Data ::
• • •
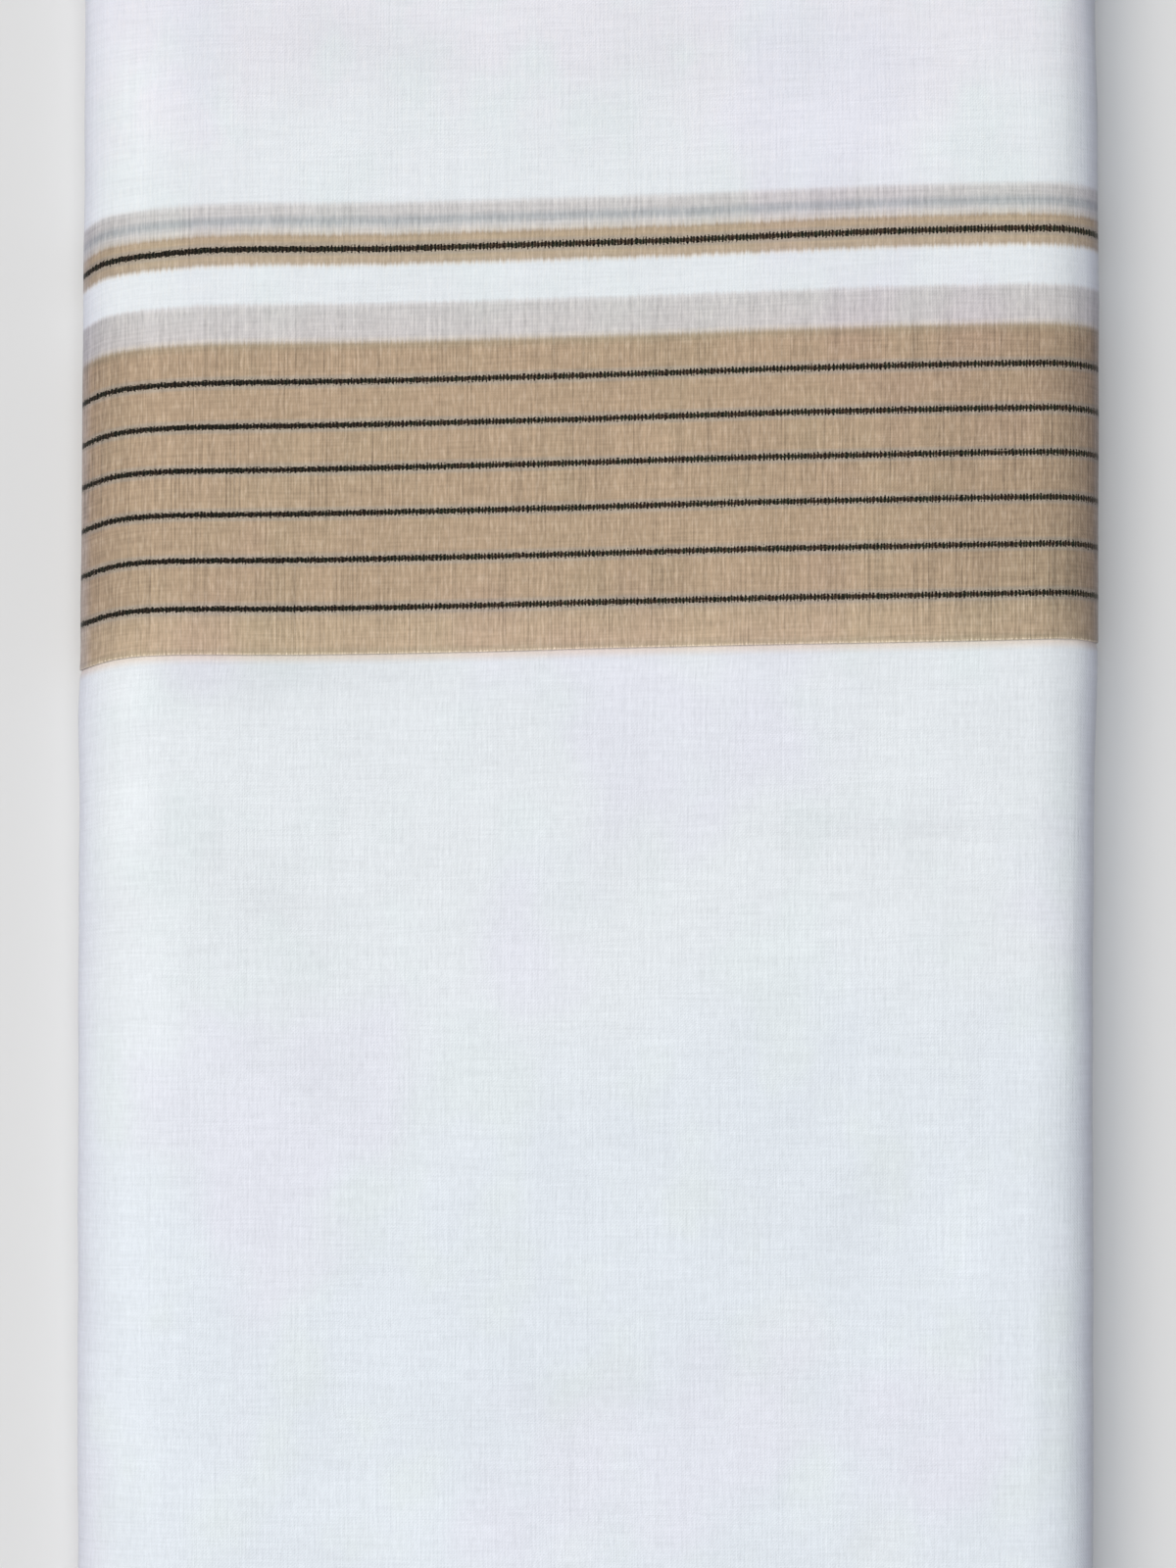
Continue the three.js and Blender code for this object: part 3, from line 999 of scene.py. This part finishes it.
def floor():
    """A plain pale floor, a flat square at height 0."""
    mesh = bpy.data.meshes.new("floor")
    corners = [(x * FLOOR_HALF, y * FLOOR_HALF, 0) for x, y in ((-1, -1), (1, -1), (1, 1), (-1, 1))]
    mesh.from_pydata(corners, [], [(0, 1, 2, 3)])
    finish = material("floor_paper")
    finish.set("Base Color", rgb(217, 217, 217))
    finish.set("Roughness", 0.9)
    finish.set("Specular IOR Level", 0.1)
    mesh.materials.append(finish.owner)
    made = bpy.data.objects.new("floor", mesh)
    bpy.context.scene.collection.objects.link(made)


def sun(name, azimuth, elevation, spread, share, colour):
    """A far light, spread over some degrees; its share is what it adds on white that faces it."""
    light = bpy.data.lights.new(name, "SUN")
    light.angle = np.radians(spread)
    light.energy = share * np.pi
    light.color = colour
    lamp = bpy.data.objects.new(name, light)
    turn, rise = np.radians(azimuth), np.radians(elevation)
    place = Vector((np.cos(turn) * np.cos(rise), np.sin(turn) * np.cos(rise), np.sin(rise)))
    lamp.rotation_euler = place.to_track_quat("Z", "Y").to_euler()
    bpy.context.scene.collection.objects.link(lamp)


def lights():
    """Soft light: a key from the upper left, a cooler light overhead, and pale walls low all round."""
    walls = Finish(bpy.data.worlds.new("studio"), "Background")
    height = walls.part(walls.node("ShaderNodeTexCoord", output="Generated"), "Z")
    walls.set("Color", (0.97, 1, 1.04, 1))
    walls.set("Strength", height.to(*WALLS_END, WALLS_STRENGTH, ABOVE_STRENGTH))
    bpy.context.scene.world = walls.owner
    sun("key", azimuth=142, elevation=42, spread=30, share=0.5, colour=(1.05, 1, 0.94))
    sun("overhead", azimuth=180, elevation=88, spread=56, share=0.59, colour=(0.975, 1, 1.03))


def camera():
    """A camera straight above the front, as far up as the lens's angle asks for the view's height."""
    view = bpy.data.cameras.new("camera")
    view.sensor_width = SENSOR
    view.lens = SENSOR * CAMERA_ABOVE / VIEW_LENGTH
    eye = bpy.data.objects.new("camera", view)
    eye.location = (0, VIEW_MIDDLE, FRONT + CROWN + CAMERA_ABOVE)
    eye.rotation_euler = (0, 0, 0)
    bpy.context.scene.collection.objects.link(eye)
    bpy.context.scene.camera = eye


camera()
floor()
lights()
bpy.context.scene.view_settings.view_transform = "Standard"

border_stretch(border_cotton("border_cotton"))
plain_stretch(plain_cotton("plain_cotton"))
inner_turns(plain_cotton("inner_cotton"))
• • •
The request ::
Only the number is wanted: how many lines of the material above include the word "scene"?

Full output ::
7